A mystery novel tells the story of a man’s involvement in two homicides separated by decades and continents.
Otis Oliver was almost at the Sex Pistols’ historic second show in 1976 in Manchester, England, but he was turned away at the door for only being 8 years old. During his sad walk home, he had the misfortune of discovering a mutilated murder victim lying in an alley: “A Mod sacrificed on the altar of indie with a sweet little bob and a PVC coat open to show a bright and tight minidress under’t all, stained and soaked dark now with blood come streaming down from new holes bored into her neck and a cavern hollowed from her stomach.” Now 49, Otis is a bestselling author and podcaster who lives in the mountains of Colorado with his sister and nephew.
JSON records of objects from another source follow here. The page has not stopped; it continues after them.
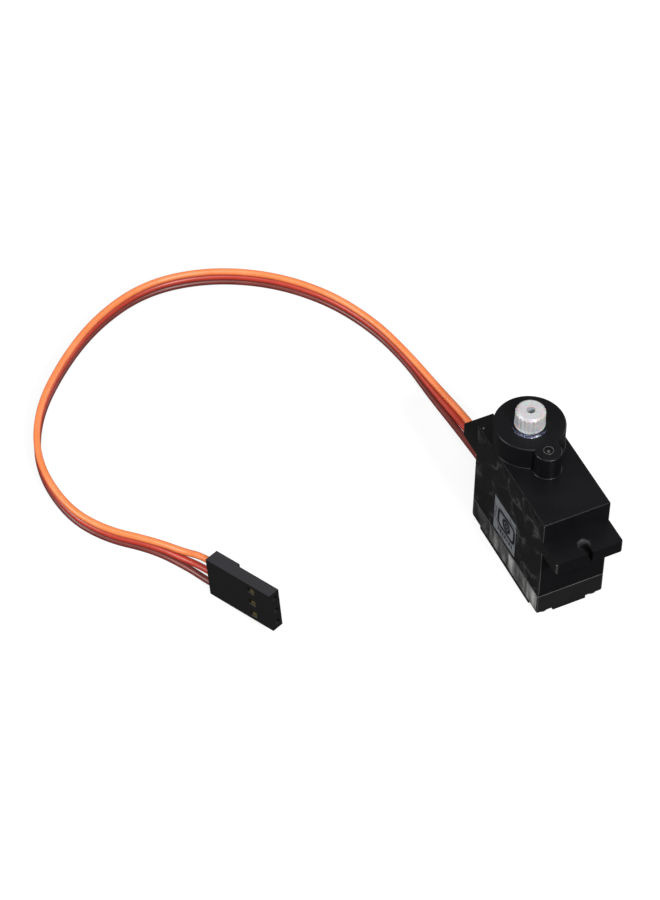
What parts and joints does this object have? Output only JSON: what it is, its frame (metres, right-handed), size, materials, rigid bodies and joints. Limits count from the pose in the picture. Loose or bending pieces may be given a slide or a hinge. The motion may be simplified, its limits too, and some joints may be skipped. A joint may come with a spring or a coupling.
{
  "type": "servo motor",
  "caption": "Micro servo motor with mounting ears, a splined output shaft on a raised gear tower and a three-wire lead ending in a pin-header plug.",
  "frame": {"origin": "middle of the case on its underside", "axes": "+X towards the output shaft and the lead, +Y towards the labelled side, +Z along the output shaft, away from the case"},
  "size_m": [0.0963, 0.0736, 0.0299],
  "materials": {
    "case_black": "satin black ABS",
    "cover_black": "glossy black ABS",
    "screw_steel": "zinc plated",
    "label_foil": "silver printed foil under clear film",
    "pin_steel": "ground steel",
    "can_steel": "nickel plated",
    "cap_plastic": "natural nylon",
    "tinned_brass": "tinned",
    "magnet": "ferrite",
    "pot_plastic": "moulded",
    "resistive_track": "printed carbon",
    "hookup_white": "PVC",
    "board_green": "solder mask",
    "chip_black": "epoxy",
    "capacitor_tan": "ceramic",
    "wire_orange": "PVC",
    "wire_red": "PVC",
    "wire_brown": "PVC",
    "plug_black": "moulded",
    "contact_gold": "gold flash",
    "nylon_white": "natural nylon",
    "pinion_brass": "turned",
    "armature_copper": "enamelled copper"
  },
  "bodies": {
    "case": {"top_cover": "case_black", "middle_case": "case_black", "bottom_cover": "cover_black", "case_screws": "screw_steel", "side_label": "label_foil", "idler_pin": "pin_steel", "motor_can": "can_steel", "motor_end_cap": "cap_plastic", "motor_terminals": "tinned_brass", "motor_magnets": "magnet", "pot_body": "pot_plastic", "pot_track": "resistive_track", "pot_terminals": "tinned_brass", "pot_hookup_wires": "hookup_white", "circuit_board": "board_green", "driver_chip": "chip_black", "board_capacitors": "capacitor_tan", "board_resistors": "chip_black", "board_tank_capacitor": "capacitor_tan", "wire_orange": "wire_orange", "wire_red": "wire_red", "wire_brown": "wire_brown", "connector_housing": "plug_black", "connector_contacts": "contact_gold"},
    "output": {"output_gear": "nylon_white", "pot_shaft": "pin_steel", "pot_wiper": "tinned_brass"},
    "third_gear": {"gear_3": "nylon_white"},
    "second_gear": {"gear_2": "nylon_white"},
    "first_gear": {"gear_1": "nylon_white"},
    "rotor": {"motor_pinion": "pinion_brass", "motor_shaft": "pin_steel", "motor_armature": "armature_copper", "motor_commutator": "pinion_brass"}
  },
  "joints": [
    {"name": "rotor_spin", "type": "hinge", "parent": "case", "child": "rotor", "pos_m": [-0.007, 0, 0.018], "axis": [0, 0, 1], "range_deg": [-13044.69, 13044.69]},
    {"name": "gear_1_spin", "type": "hinge", "parent": "case", "child": "first_gear", "pos_m": [-0.00108, 0, 0.018], "axis": [0, 0, 1], "range_deg": [-3089.53, 3089.53]},
    {"name": "gear_2_spin", "type": "hinge", "parent": "case", "child": "second_gear", "pos_m": [0.00535, 0, 0.018], "axis": [0, 0, 1], "range_deg": [-950.62, 950.62]},
    {"name": "gear_3_spin", "type": "hinge", "parent": "case", "child": "third_gear", "pos_m": [-0.00108, 0, 0.018], "axis": [0, 0, 1], "range_deg": [-292.5, 292.5]},
    {"name": "output_spin", "type": "hinge", "parent": "case", "child": "output", "pos_m": [0.00535, 0, 0.018], "axis": [0, 0, 1], "range_deg": [-90, 90]}
  ],
  "couplings": [
    {"joint": "gear_1_spin", "follows": "rotor_spin", "ratio": -0.23684},
    {"joint": "gear_2_spin", "follows": "rotor_spin", "ratio": 0.072874},
    {"joint": "gear_3_spin", "follows": "rotor_spin", "ratio": -0.022423},
    {"joint": "output_spin", "follows": "rotor_spin", "ratio": 0.0068994}
  ]
}
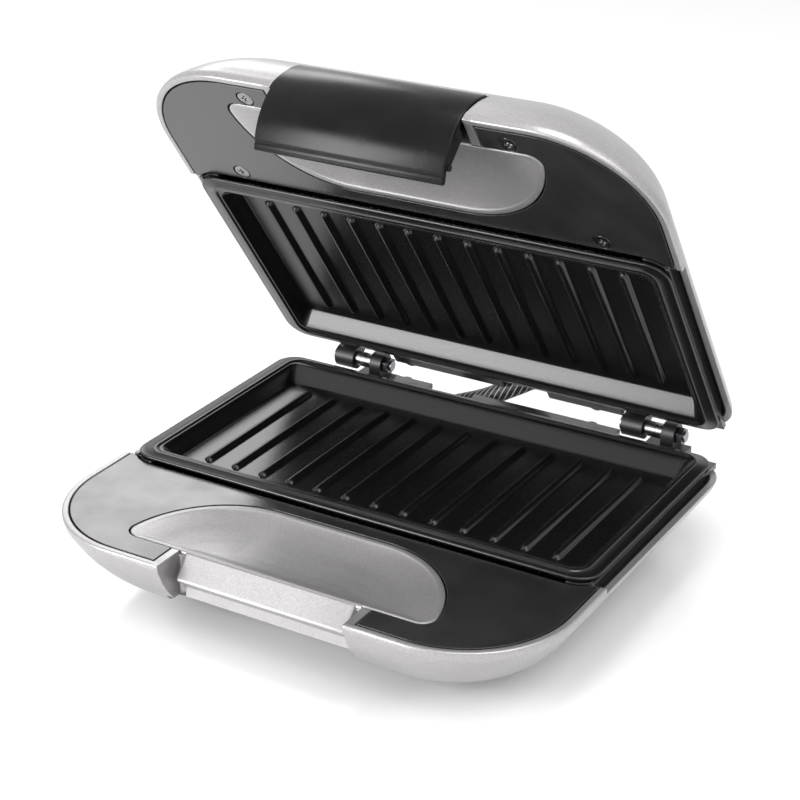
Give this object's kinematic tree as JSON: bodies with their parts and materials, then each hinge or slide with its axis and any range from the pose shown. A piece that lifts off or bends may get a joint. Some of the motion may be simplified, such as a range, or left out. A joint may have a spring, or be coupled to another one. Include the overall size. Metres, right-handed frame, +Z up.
{
  "type": "sandwich toaster",
  "caption": "Countertop sandwich toaster with a hinged lid standing half open, ribbed grill plates, finger bowls, a snap latch handle and rubber feet.",
  "frame": {"origin": "on the table plane, under the middle of the base housing's outline", "axes": "+X to the user's right, +Y from the front lip towards the hinges, +Z up from the table"},
  "size_m": [0.241, 0.2318, 0.2248],
  "materials": {
    "silver_paint": "silver metallic paint over moulded plastic",
    "black_deck": "satin black heat-proof plastic",
    "grill_coat": "cast aluminium with a black non-stick coat",
    "black_latch": "fine-grained black plastic",
    "black_hinge": "satin black plastic",
    "hinge_steel": "bright zinc-plated steel",
    "screw_steel": "blackened steel",
    "element_steel": "dull steel sheath",
    "shield_sheet": "thin bright sheet",
    "sleeve_rubber": "satin black flexible sleeve",
    "foot_rubber": "matte black rubber",
    "moulded_brown": "heat-proof moulding",
    "white_moulding": "white moulding",
    "red_lens": "clear red plastic",
    "green_lens": "clear green plastic",
    "board": "resin board"
  },
  "bodies": {
    "base": {"base_shell": "silver_paint", "base_deck": "black_deck", "base_finger_bowl": "silver_paint", "lower_plate": "grill_coat", "lower_element": "element_steel", "lower_element_clips": "hinge_steel", "lower_heat_shield": "shield_sheet", "thermostat": "moulded_brown", "thermal_fuse": "white_moulding", "terminal_block": "white_moulding", "cord_inlet_bush": "foot_rubber", "rubber_feet": "foot_rubber", "base_screws": "screw_steel", "base_hinge_blocks": "black_hinge", "base_hinge_screws": "screw_steel", "hinge_pins": "hinge_steel", "hinge_bushes": "hinge_steel", "hinge_nuts": "screw_steel", "lead_sleeve": "sleeve_rubber"},
    "lid": {"lid_shell": "silver_paint", "lid_deck": "black_deck", "lid_finger_bowl": "silver_paint", "upper_plate": "grill_coat", "upper_element": "element_steel", "upper_element_clips": "hinge_steel", "upper_heat_shield": "shield_sheet", "power_lens": "red_lens", "ready_lens": "green_lens", "lamp_board": "board", "lid_screws": "screw_steel", "lid_hinge_arms": "black_hinge", "lid_hinge_screws": "screw_steel"},
    "latch": {"latch_handle": "black_latch"}
  },
  "joints": [
    {"name": "lid_hinge", "type": "hinge", "parent": "base", "child": "lid", "pos_m": [0, 0.10865, 0.04675], "axis": [1, 0, 0], "range_deg": [-45.4, 54.6], "deforming": ["lead_sleeve"]},
    {"name": "latch_pivot", "type": "hinge", "parent": "lid", "child": "latch", "pos_m": [0, -0.00451, 0.2166], "axis": [1, 0, 0], "range_deg": [-15, 1]}
  ]
}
This morning, he sees something unexpected in the newspaper: another woman murdered and disfigured in the exact same way, this time in nearby Telluride. What are the chances of this happening? Otis quickly sets out to find the photographer who reported on the new killing, who sends him to the college student who discovered the victim. At a college poetry reading in Denver, Otis encounters Mary, an enigmatic but beautiful woman who might be Mary Shelley. Or James Joyce’s daughter, Lucia. As Otis tries to put together the signs and wonders around him—the words “suffer a sea change,” the eruption of a volcano in Iceland, and a whole swath of literary coincidences—he may find the solution to both murders or maybe something even greater about himself. In this ambitious novel, Ingwalson’s (The Baby Monitor, 2017, etc.) prose slips in and out of Otis’ Mancunian dialect, flecked with rich allusions to rock, literature, and various Colorado locales. Otis’ voice is noirish in a way that will strike some readers as lyric and others as a bit labored: “For a few seconds I stared back, my eyes gone black as cats as I surveyed the silk of her neck. This one’s world had been night for far too long. She’d never seen a beach, she’d never cared for light. A streetlamp kicked on and it made her flesh milk-flesh.” This is an elegant mystery in the mode of Thomas Pynchon or Jonathan Lethem, invested more in the journey than the outcome. But even by those parameters, the ending is somewhat less than satisfying.
A stylish murder tale that doesn’t quite achieve its own aspirations.